I didn't want my circuit to be over exposed, so I designed and laser cut a box to protect my circuit from the elements. The box ended up being a bit underwhelming as I made the finger joints a bit too small. This is a learning I will take into next time!

Recap

In this class, I really and truly learned how to make almost aything. I'm surprised by the amount of work that went into soething seemingly so simple.
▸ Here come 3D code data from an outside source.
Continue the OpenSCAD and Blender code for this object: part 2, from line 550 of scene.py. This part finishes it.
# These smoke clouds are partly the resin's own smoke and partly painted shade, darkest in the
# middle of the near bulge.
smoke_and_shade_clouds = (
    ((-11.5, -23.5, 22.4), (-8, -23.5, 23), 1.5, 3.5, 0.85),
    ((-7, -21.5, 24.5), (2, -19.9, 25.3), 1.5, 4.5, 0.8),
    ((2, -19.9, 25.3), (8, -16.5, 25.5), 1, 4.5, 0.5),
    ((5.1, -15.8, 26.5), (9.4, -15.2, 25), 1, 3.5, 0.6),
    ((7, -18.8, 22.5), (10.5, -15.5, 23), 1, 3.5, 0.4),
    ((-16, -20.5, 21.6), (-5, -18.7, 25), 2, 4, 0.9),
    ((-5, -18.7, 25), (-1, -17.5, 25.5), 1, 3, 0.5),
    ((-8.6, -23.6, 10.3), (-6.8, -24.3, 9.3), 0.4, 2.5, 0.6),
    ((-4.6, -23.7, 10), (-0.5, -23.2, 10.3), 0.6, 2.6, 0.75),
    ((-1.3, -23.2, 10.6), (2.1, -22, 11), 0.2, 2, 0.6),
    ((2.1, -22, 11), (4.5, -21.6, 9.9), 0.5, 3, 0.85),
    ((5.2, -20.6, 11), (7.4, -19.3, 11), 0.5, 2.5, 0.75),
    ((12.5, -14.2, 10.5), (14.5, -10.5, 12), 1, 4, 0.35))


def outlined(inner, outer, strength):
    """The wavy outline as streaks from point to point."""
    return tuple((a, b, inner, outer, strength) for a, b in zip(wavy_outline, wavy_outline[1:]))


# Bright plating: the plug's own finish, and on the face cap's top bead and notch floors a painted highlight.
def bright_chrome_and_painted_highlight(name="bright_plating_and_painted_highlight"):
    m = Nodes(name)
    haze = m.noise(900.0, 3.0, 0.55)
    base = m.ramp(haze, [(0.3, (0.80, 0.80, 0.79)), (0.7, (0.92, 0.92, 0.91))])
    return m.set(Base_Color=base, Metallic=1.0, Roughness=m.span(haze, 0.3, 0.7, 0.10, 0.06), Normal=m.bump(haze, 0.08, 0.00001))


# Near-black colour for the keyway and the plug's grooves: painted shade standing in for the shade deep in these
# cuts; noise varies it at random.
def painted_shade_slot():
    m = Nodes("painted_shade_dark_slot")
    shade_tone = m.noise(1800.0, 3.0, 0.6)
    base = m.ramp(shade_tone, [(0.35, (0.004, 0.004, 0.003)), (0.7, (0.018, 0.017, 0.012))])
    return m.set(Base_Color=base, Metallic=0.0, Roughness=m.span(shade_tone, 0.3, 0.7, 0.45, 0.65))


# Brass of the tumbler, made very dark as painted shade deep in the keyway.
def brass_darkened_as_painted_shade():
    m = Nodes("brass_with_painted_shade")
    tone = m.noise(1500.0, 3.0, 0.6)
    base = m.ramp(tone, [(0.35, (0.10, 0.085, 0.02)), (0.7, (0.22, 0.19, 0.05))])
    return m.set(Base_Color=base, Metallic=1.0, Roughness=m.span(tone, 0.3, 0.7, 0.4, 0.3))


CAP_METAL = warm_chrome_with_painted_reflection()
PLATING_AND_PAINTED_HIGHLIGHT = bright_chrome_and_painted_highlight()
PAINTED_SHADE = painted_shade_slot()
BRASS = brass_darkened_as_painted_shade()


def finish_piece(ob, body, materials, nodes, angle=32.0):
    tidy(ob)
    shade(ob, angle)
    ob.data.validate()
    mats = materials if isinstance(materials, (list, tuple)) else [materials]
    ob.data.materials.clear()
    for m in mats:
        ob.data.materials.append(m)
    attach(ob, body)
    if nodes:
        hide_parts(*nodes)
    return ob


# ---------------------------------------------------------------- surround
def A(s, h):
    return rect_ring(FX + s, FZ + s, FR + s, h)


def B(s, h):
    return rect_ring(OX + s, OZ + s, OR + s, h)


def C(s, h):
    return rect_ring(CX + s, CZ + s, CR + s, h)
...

I used the diverse array of digital fabrication tools I learned over the past semester to create something taht I'm very proud of.

The Cricket Calculator

I intended on making a threaded module, whwere one could simply the container (component 2) onto it and it'd calculate the # of crickets + nutritional value associated with them. Unfortunately, due to lack of time, I was not able toc omplete this. Most of this time went towards the oven which, I actually did not plan on making in the beginning.

Redesigning the Enclosure

During my demo, I noticed that the crickets were able to escape. This forced me to apply ugly tape around the borders of my cage. Not only is this unaesthetic, long-term, it won't contain the crickets. I need to spend time reinforcing the main dcontainer.

V3 On the Horizon?

I love building. It's my passion. As such, I plan on taking this project to fruition. y current design is mediocre. I can apply iterative improvements to make it better, but in the end, it likely wouldn't be that amazing.